Remember, electron flow in the circuit is opposite to conventional current flow, which is depicted from positive to negative.

The salt bridge in a voltaic cell plays a vital role in maintaining electrical neutrality by allowing the flow of ions. As the cell operates, cations and anions move across the salt bridge to balance the charges in each half-cell.

Here's how it works in this reaction:

• Cations, such as Ni²⁺ ions, move towards the cathode (Ni electrode) because they are attracted to the negative charge created by electron accumulation at the cathode.
• Anions move towards the anode (Zn electrode) because they are attracted to the positive charge that forms due to the loss of electrons at the anode.

This ion movement prevents the buildup of charge, ensuring the voltaic cell continues to operate efficiently.

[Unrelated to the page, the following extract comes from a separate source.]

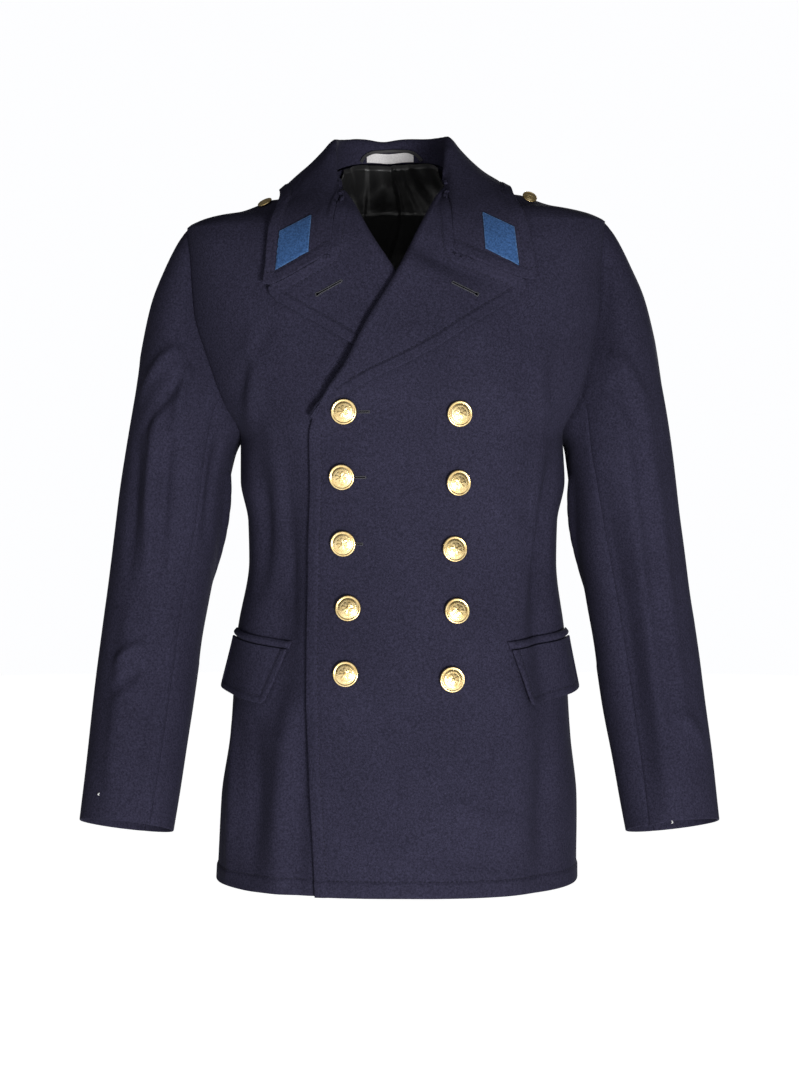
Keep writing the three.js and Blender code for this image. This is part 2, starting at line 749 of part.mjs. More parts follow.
// A point over a front's facets, or over the form itself where the front's own edge is just passed.
function overFront(side, x, z, out) {
  const place = onFront(side, x, z, 0);
  const mesh = fronts[side > 0 ? "left" : "right"];
  const hit = firstHit(new THREE.Vector3(place.x, -400, place.z), BACKWARD, [mesh]);
  const free = onFront(side, x, z, out);
  if (!hit) return free;
  const seated = hit.point.addScaledVector(bodyNormal(frontAngle(side * x, z), z), out);
  return seated.y < free.y ? seated : free;
}

function lapelGrid(side, rows) {
  return rows.map(({ rollZ, edgeX, edgeZ }) =>
    Array.from({ length: LAPEL_COLUMNS + 1 }, (_, j) => {
      const share = j / LAPEL_COLUMNS;
      const x = mix(frontEdge(rollZ) - 1, edgeX, share);
      const z = mix(rollZ, edgeZ, share);
      return overFront(side, x, z, LAPEL_GAP[side > 0 ? "left" : "right"] + TWO_PLY);
    }),
  );
}
addCloth("lapel_left", lapelGrid(1, LAPEL), TWO_PLY, 1, WOOL);
addCloth("lapel_right", lapelGrid(-1, LAPEL.slice(HIDDEN_LAPEL_START)), TWO_PLY, -1, WOOL);

// ---- Collar ----------------------------------------------------------------------------------

const COLLAR_STEPS = 13; // from the front end to the centre back
const FALL_REACHES = [0.12, 0.25, 0.4, 0.5, 0.67, 0.84, 1];

const collarHalf = (side) =>
  Array.from({ length: COLLAR_STEPS + 1 }, (_, k) => {
    const share = (k / COLLAR_STEPS) ** 1.25;
    return collarSection(side, share, FALL_REACHES);
  });
const collarGrid = [...collarHalf(1), ...collarHalf(-1).reverse().slice(1)];
const collarMesh = addCloth("collar", collarGrid, TWO_PLY, 1, WOOL);

// ---- Pocket flaps and welts ------------------------------------------------------------------

// A point beside the pocket: along 0 at the front edge to 1 at the rear, drop 0 at the top seam to 1
// at the flap's lower edge.
function flapPoint(name, along, drop, out) {
  const side = name === "left" ? 1 : -1;
  const front = FLAP_FRONT[name];
  const angle = mix(
    mix(front.top, FLAP_REAR.top, along),
    mix(front.bottom, FLAP_REAR.bottom, along),
    drop,
  );
  const z = mix(
    mix(FLAP_TOP.front, FLAP_TOP.rear, along),
    mix(FLAP_BOTTOM.front, FLAP_BOTTOM.rear, along),
    drop,
  );
  const lift = side > 0 ? overlapLift(angle, z) : 0;
  return offBody(side * angle, z, lift + out);
}

for (const [name, side] of [["left", 1], ["right", -1]]) {
  const across = [0, 1, 2, 3, 4, 5, 6].map((i) => i / 6);
  const flap = [0, 0.33, 0.66, 1].map((drop) =>
    across.map((along) => {
      const standOff = 1.6 * (1 - along) * drop + 8 * smooth((along - 0.45) / 0.55) * drop;
      return flapPoint(name, along, drop, FLAP_GAP + TWO_PLY + standOff);
    }),
  );
  addCloth(`pocket_flap_${name}`, flap, TWO_PLY, -side, WOOL);
  const weltTop = -WELT_HEIGHT / (FLAP_TOP.front - FLAP_BOTTOM.front);
  const welt = [weltTop, weltTop / 2, -0.012].map((drop, i) =>
    across.map((along) => flapPoint(name, along, drop, FLAP_GAP + CLOTH + (i === 1 ? 1.2 : 0))),
  );
  addCloth(`pocket_welt_${name}`, welt, CLOTH, -side, WOOL);
}

// ---- Collar patches, label and loop ----------------------------------------------------------

// Collar patches: parallelograms of felt on the fall, each point dropped on it from the front.
for (const [name, side] of [["left", 1], ["right", -1]]) {
  const [inTop, outTop, outBottom, inBottom] = PATCH_CORNERS;
  const steps = [0, 0.25, 0.5, 0.75, 1];
  const grid = steps.map((down) =>
    steps.map((out) => {
      const x = mix(mix(inTop.x, outTop.x, out), mix(inBottom.x, outBottom.x, out), down);
      const z = mix(mix(inTop.z, outTop.z, out), mix(inBottom.z, outBottom.z, out), down);
      const from = new THREE.Vector3(side * x, -400, z);
      const { point, normal } = firstHit(from, BACKWARD, [collarMesh]);
      return point.addScaledVector(normal, 1.7 + FELT);
    }),
  );
  addCloth(`collar_patch_${name}`, grid, FELT, -side, BLUE);
}

// Label and hanger loop lie on the neck side of the collar's stand.
function onStand(x, z, out) {
  const from = new THREE.Vector3(x, 0, z);
  const { point, normal } = firstHit(from, BACKWARD, [collarMesh]);
  return point.addScaledVector(normal, out);
}
const labelGrid = [0, 0.5, 1].map((up) =>
  [0, 0.25, 0.5, 0.75, 1].map((along) =>
    onStand(mix(LABEL.left, LABEL.right, along), mix(LABEL.bottom, LABEL.top, up), 0.6 + SATIN),
  ),
);
addCloth("label", labelGrid, SATIN, 1, WHITE);

const loopHeight = through(LOOP_PATH, "x", "z");
const loopSteps = Array.from({ length: 13 }, (_, i) => mix(LOOP_PATH[0].x, LOOP_PATH[6].x, i / 12));
const loopGrid = [0, 1].map((up) =>
  loopSteps.map((x) => onStand(x, loopHeight(x) + (up - 0.5) * LOOP_WIDTH, 0.6 + 2 * SATIN + 0.75)),
);
addCloth("hanger_loop", loopGrid, SATIN, 1, BLACK_SATIN);

// ---- Buttons ---------------------------------------------------------------------------------

// A button turned about the direction out of the cloth, with its shank seated just off it.
function addButton(name, seat, outward, radius) {
  const frame = new THREE.Quaternion().setFromUnitVectors(new THREE.Vector3(0, 0, 1), outward);
  const place = (turn, { radius: r, height }) => {
    const local = new THREE.Vector3(
      radius * r * Math.cos(turn),
      radius * r * Math.sin(turn),
      radius * height + SEAM_GAP,
    );
    return local.applyQuaternion(frame).add(seat);
  };
  const rings = BUTTON_PROFILE.slice(1, -1);
  const points = rings.flatMap((row) =>
    Array.from({ length: BUTTON_SIDES }, (_, k) => place((2 * Math.PI * k) / BUTTON_SIDES, row)),
  );
  const bottom = points.push(place(0, BUTTON_PROFILE[0])) - 1;
  const top = points.push(place(0, BUTTON_PROFILE[BUTTON_PROFILE.length - 1])) - 1;
  const triangles = [];
  for (let k = 0; k < BUTTON_SIDES; k += 1) {
    const next = (k + 1) % BUTTON_SIDES;
    triangles.push(bottom, next, k);
    for (let ring = 0; ring < rings.length - 1; ring += 1) {
      const low = ring * BUTTON_SIDES;
      const high = low + BUTTON_SIDES;
      triangles.push(low + k, low + next, high + next, low + k, high + next, high + k);
    }
    const last = (rings.length - 1) * BUTTON_SIDES;
    triangles.push(top, last + k, last + next);
  }
  return addMesh(name, points, triangles, GOLD);
}

// The seat of a button is the highest facet under its shank, so that the shank's whole foot clears it.
function addFrontButton(name, x, z) {
  const from = new THREE.Vector3(x + body.shift(z), -400, z);
  const { point, normal } = firstHit(from, BACKWARD, [fronts.left]);
  addButton(name, point, normal, BUTTON_RADIUS);
}

BUTTON_ROWS.forEach((row, i) => {
  addFrontButton(`button_right_${i + 1}`, row.rightX, row.rightZ);
  addFrontButton(`button_left_${i + 1}`, row.leftX, row.leftZ);
});

const DOWNWARD = new THREE.Vector3(0, 0, -1);
for (const [name, side] of [["left", 1], ["right", -1]]) {
  const from = new THREE.Vector3(side * 135, -26, 100);
  const { point, normal } = firstHit(from, DOWNWARD, [fronts[name]]);
  const outward = normal.clone();
  if (side > 0) outward.addScaledVector(BACKWARD, -0.3);
  const seat = point.clone().addScaledVector(normal, side > 0 ? 1.2 : 0);
  addButton(`shoulder_button_${name}`, seat, outward.normalize(), SHOULDER_BUTTON_RADIUS);
}

// The slight lean of the whole upper coat, towards its right.
for (const mesh of coat.children) {
  const places = mesh.geometry.getAttribute("position");
  for (let i = 0; i < places.count; i += 1) {
    const share = smooth((places.getZ(i) + 330) / 200);
    places.setZ(i, places.getZ(i) + LEAN * places.getX(i) * share);
  }
  mesh.geometry.computeVertexNormals();
}

export default coat;
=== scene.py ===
"""Looks of the double-breasted wool uniform coat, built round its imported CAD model.

All forms are worked out in millimetres in the coat's own frame: +X its left, -Y its front, +Z up, with
the origin in the middle of the neck. They are the CAD model's forms, sampled finely, with the folds,
seams, stitching and rolled edges that its facets leave out.
"""

import math

import bpy
import numpy as np
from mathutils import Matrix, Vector, kdtree
from mathutils.bvhtree import BVHTree


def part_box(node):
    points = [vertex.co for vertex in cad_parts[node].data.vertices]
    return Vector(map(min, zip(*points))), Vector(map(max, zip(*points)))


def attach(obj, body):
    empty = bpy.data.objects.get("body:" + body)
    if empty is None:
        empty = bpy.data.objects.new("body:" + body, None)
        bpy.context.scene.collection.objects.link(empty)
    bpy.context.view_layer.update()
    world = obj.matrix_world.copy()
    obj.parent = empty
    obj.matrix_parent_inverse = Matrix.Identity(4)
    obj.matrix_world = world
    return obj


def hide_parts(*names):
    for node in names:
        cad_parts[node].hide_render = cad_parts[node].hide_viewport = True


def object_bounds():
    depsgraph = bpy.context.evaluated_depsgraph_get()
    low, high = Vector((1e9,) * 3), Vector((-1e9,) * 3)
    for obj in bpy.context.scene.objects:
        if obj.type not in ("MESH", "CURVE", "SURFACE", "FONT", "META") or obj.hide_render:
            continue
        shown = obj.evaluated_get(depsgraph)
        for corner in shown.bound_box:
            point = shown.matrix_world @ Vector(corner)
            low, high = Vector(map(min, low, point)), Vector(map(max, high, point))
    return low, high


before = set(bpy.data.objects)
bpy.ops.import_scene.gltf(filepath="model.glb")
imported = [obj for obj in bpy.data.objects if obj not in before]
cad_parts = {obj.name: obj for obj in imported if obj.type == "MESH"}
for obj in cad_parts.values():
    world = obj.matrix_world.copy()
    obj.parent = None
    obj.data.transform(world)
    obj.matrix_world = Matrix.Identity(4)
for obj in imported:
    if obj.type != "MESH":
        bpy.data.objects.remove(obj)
CAD_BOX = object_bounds()
MM = 0.001

# ---- Sizes, in millimetres -------------------------------------------------------------------

CLOTH = 2.4
TWO_PLY = 3.2
FELT = 1.2
SATIN = 0.8
SEAM_GAP = -0.4
HEM = -745.0
HEM_FRONT = -733.0
HEM_SIDE = -735.5
UNDER_HEM_RISE = 3.0
# How far up from the hem its rise fades out.
HEM_REACH = 145.0
ARMPIT = -275.0
# Under this height the lapping front's edge is free and stitched; over it the front is turned back.
BREAK_Z = -262.0
SHOULDER_TIP = -51.0
NECK_POINT = 2.0
NECK_RISE = 16.5
GORGE_ANGLE = 52.0
GORGE_Z = -17.0
GORGE_SETBACK = 8.0
NECK_FRONT_ANGLE = 78.0
LEAN = 0.018
BUTTON_RADIUS = 13.0
SHOULDER_BUTTON_RADIUS = 7.8


def table(columns, rows):
    """One array for each named column."""
    return {name: np.array([row[i] for row in rows], float) for i, name in enumerate(columns)}


BODY = table(
    ["z", "half", "front", "back", "square", "shift"],
    [
        [-745, 190, 134, 128, 2.3, 0],
        [-648, 187, 132, 126, 2.3, 2],
        [-585, 179, 130, 122, 2.3, 3],
        [-475, 171, 124, 110, 2.4, 4],
        [-400, 160, 119, 103, 2.4, 6],
        [-360, 161, 121, 105, 2.4, 6],
        [-317, 169, 126, 112, 2.4, 6],
        [-275, 168, 130, 118, 2.4, 5],
        [-235, 193, 130, 121, 2.4, 4],
        [-200, 206, 127, 124, 2.4, 3],
        [-135, 219, 117, 124.5, 2.4, 0.5],
        [-75, 220, 102, 119, 2.4, 0],
        [-52, 218, 89, 113, 2.35, 0],
        [-44, 204, 82, 110.5, 2.3, 0],
        [-40, 189, 77, 109, 2.3, 0],
        [-36, 164, 72, 107.5, 2.3, 0],
        [-30, 147, 65, 105.5, 2.3, 0],
        [-24, 134, 58, 102.5, 2.3, -0.5],
        [-21, 115, 55, 100.5, 2.3, -1],
        [-16, 98, 51, 98, 2.25, -2],
        [-8, 82, 46, 93.5, 2.2, -4],
        [2, 68, 40, 88, 2.2, -6],
        [20, 62, 34, 79, 2.2, -6],
    ],
)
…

Half-reactions are the key to understanding the redox process in a voltaic cell. Each half-reaction represents either the oxidation or reduction that occurs at the respective electrode.

For our specific reaction:

• At the anode, zinc undergoes oxidation: \(\text{Zn}\rightarrow \text{Zn}^{2+} + 2\text{e}^-\). This shows zinc losing electrons to become zinc ions.
• At the cathode, nickel ions undergo reduction: \(\text{Ni}^{2+} + 2\text{e}^- \rightarrow \text{Ni}\). This indicates that nickel ions are gaining electrons to form solid nickel.

Understanding these half-reactions helps in visualizing the chemical changes and electron transfers happening within the cell.